El grabado es el arte plástico más democrático que existe. Las obras son únicas pero, gracias a las planchas de impresión, pueden reproducirse una y otra vez, según la voluntad del artista. Así, si se quiere, una estampa se hace universal, y el grabado se convierte en la herramienta perfecta para lograr que el arte llegue a todos. Ésta es una buena razón para que los artistas jóvenes bolivianos se estén interesando cada vez más por las diversas técnicas de grabar, y para que el Museo Nacional de Arte presente hasta el 7 de junio la muestra El grabado boliviano contemporáneo.

La curadora de la exposición, Fátima Olivarez, destaca la calidad de los grabadores bolivianos, que están a la altura de los mejores del mundo. Sus trabajos sobresalen por la precisión con la que utilizan la técnica, por la diversidad de los temas que tratan y por la habilidad que demuestran en todo el proceso creativo que, en el caso del grabado, es especialmente largo. Pero a Olivarez se le ilumina la mirada cuando habla de “lo bien que estos creadores interpretan nuestra realidad” y cómo consiguen darle a sus obras un sabor que solo se encuentra en Bolivia.

Trabajar el grabado es, hasta cierto punto, como cocinar. Por eso, la artista Ana Barroso, del Colectivo de Grabadores Bolivianos, se refiere a “los ingredientes que se utilizan, las mezclas que se consiguen, los tiempos de quema de las planchas metálicas que hay que controlar”. Al final del proceso se obtiene la estampa, un producto concreto del que disfrutar. Pero “no es agradable degustar un alimento solo, es mucho más placentero compartirlo”, como dice Barroso, por lo que los grabadores tienen tendencia a juntarse, a formar talleres, colectivos. En el suyo empezaron seis y ahora son 15 artistas que llevan seis años colaborando. Son todos paceños, pero se esfuerzan en salir y por el momento ya han compartido con colegas de Oruro, Cochabamba y Santa Cruz.

Mantener un taller de grabado no está al alcance de cualquier bolsillo porque los materiales y herramientas que se necesitan —sobre todo la prensa— en general son caros. Afrontar estos gastos en común es un buen motivo para trabajar con otros en un taller. Pero pesa más el hecho de que, según cuántos colores se combinen, crear un grabado lleva bastante tiempo, desde el inicio del proceso creativo hasta que se obtiene la litografía, la xilografía, el linograbado, la calcografía, el gofrado o la serigrafía. Por eso es fácil abandonar por el camino. El estar en un colectivo permite unir fuerzas para enfrentar los desafíos y seguir produciendo. El grabador siente el empuje, el apoyo de los demás para llegar hasta el final.

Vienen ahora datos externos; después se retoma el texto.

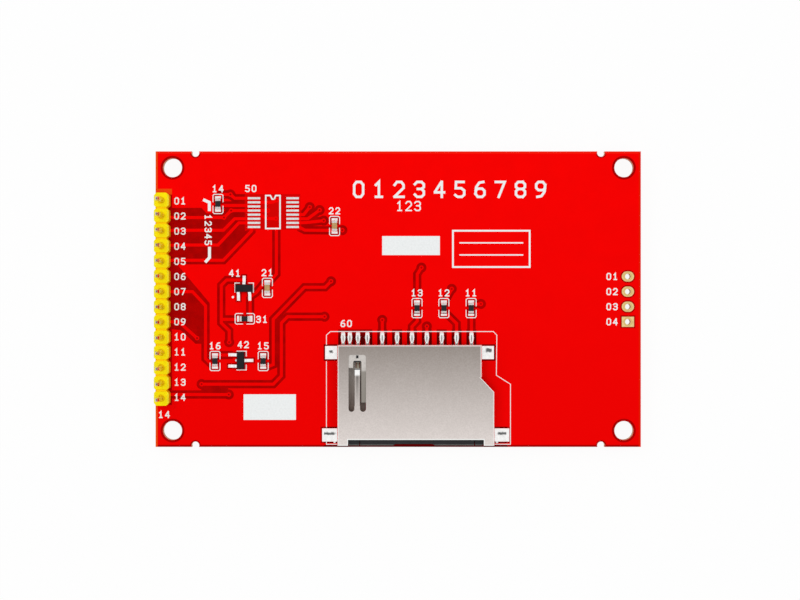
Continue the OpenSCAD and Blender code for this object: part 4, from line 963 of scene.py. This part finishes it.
def floor():
    """A pale floor: nearly white to the camera with a faint shadow, and open from below."""
    half, below = 1.5, 0.02 * MM
    corners = [(-half, -half, 0), (half, -half, 0), (half, half, 0), (-half, half, 0)]
    mesh = bpy.data.meshes.new("floor")
    mesh.from_pydata(corners, [], [(0, 1, 2, 3)])
    obj = bpy.data.objects.new("floor", mesh)
    bpy.context.scene.collection.objects.link(obj)
    obj.location.z = -below
    s = Shader("floor_white")
    s.set(Base_Color=(0.93, 0.93, 0.93), Roughness=0.9, Specular_IOR_Level=0.0)
    path = s.node("ShaderNodeLightPath")
    white = s.node("ShaderNodeEmission")
    white.inputs["Strength"].default_value = 1.0
    seen = s.node("ShaderNodeMixShader")
    s.put(seen.inputs[0], s.times(path.outputs["Is Camera Ray"], FLOOR_WHITE))
    s.link(s.surface.outputs[0], seen.inputs[1])
    s.link(white.outputs[0], seen.inputs[2])
    side = s.node("ShaderNodeNewGeometry")
    open_below = s.node("ShaderNodeMixShader")
    s.link(side.outputs["Backfacing"], open_below.inputs[0])
    s.link(seen.outputs[0], open_below.inputs[1])
    s.link(s.node("ShaderNodeBsdfTransparent").outputs[0], open_below.inputs[2])
    s.link(open_below.outputs[0], s.tree.nodes["Material Output"].inputs["Surface"])
    mesh.materials.append(s.material)


def world():
    """A white room to the camera, to metal and through glass, and a dimmer light to all else."""
    studio = bpy.data.worlds.new("studio")
    bpy.context.scene.world = studio
    studio.use_nodes = True
    nodes, links = studio.node_tree.nodes, studio.node_tree.links
    nodes.clear()
    path = nodes.new("ShaderNodeLightPath")
    seen = path.outputs["Is Camera Ray"]
    for ray in ("Is Glossy Ray", "Is Transmission Ray"):
        either = nodes.new("ShaderNodeMath")
        either.operation = "MAXIMUM"
        links.new(seen, either.inputs[0])
        links.new(path.outputs[ray], either.inputs[1])
        seen = either.outputs[0]
    strength = nodes.new("ShaderNodeMapRange")
    strength.inputs["To Min"].default_value = WORLD_LIGHT
    strength.inputs["To Max"].default_value = 1.0
    links.new(seen, strength.inputs["Value"])
    background = nodes.new("ShaderNodeBackground")
    background.inputs["Color"].default_value = (1, 1, 1, 1)
    links.new(strength.outputs[0], background.inputs["Strength"])
    output = nodes.new("ShaderNodeOutputWorld")
    links.new(background.outputs[0], output.inputs["Surface"])


def lamp(name, place, size, power):
    """A square soft light that looks at the middle of the board. Metal shows no lamp."""
    data = bpy.data.lights.new(name, "AREA")
    data.shape = "SQUARE"
    data.size = size
    data.energy = power
    obj = bpy.data.objects.new(name, data)
    obj.location = place
    obj.rotation_euler = (-Vector(place)).to_track_quat("-Z", "Y").to_euler()
    obj.visible_glossy = False
    bpy.context.scene.collection.objects.link(obj)


def camera():
    """It looks straight down on the board from well above, a little off its middle."""
    distance, off_x, off_y = 321.5 * MM, 0.30 * MM, -0.145 * MM
    data = bpy.data.cameras.new("camera")
    data.sensor_width = 36
    data.lens = 86.04
    obj = bpy.data.objects.new("camera", data)
    obj.location = (off_x, off_y, TOP + distance)
    bpy.context.scene.collection.objects.link(obj)
    bpy.context.scene.camera = obj


floor()
world()
lamp("key", (-0.24, 0.20, 0.80), size=0.6, power=2.6)
lamp("fill", (0.24, -0.06, 0.80), size=0.6, power=2.2)
camera()
bpy.context.scene.view_settings.view_transform = "Standard"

“Los artistas creamos individualmente, es cierto, pero llega un momento en que necesitamos juntarnos, compartir ideas, temas”, señala Isabel Blacutt. En su colectivo, el taller El Pollo al Sol, los artistas comparten las penas y las alegrías del proceso, el explorar juntos es la mejor forma de plasmar una idea, avanzar en el dominio de la técnica y, sobre todo, ilusionarse con lo que hacen.

El espíritu comunitario de los grabadores incluye, por supuesto, al público. Barroso quiere que “el visitante haga algo más que mirar, que note el relieve que la prensa provoca en el papel, el frío del metal, cómo el papel de arroz absorbe la tinta y llegan a fusionarse totalmente…”. Por eso, los grabadores harán una serie de demostraciones en la misma exposición, del 12 al 15 de mayo y específicamente el día 16. El taller se trasladará al museo y el público podrá comenzar su propia estampa y aprender. Pero también enseñar, porque los colectivos esperan que en este intercambio surjan aún más formas de hacer grabados. Sea éste el resultado final o no, a Blacutt le ilusiona el proceso en sí, que “la gente pueda interactuar con el artista, que a veces trabaja tan solo y ensimismado que olvida que pertenece a una sociedad”.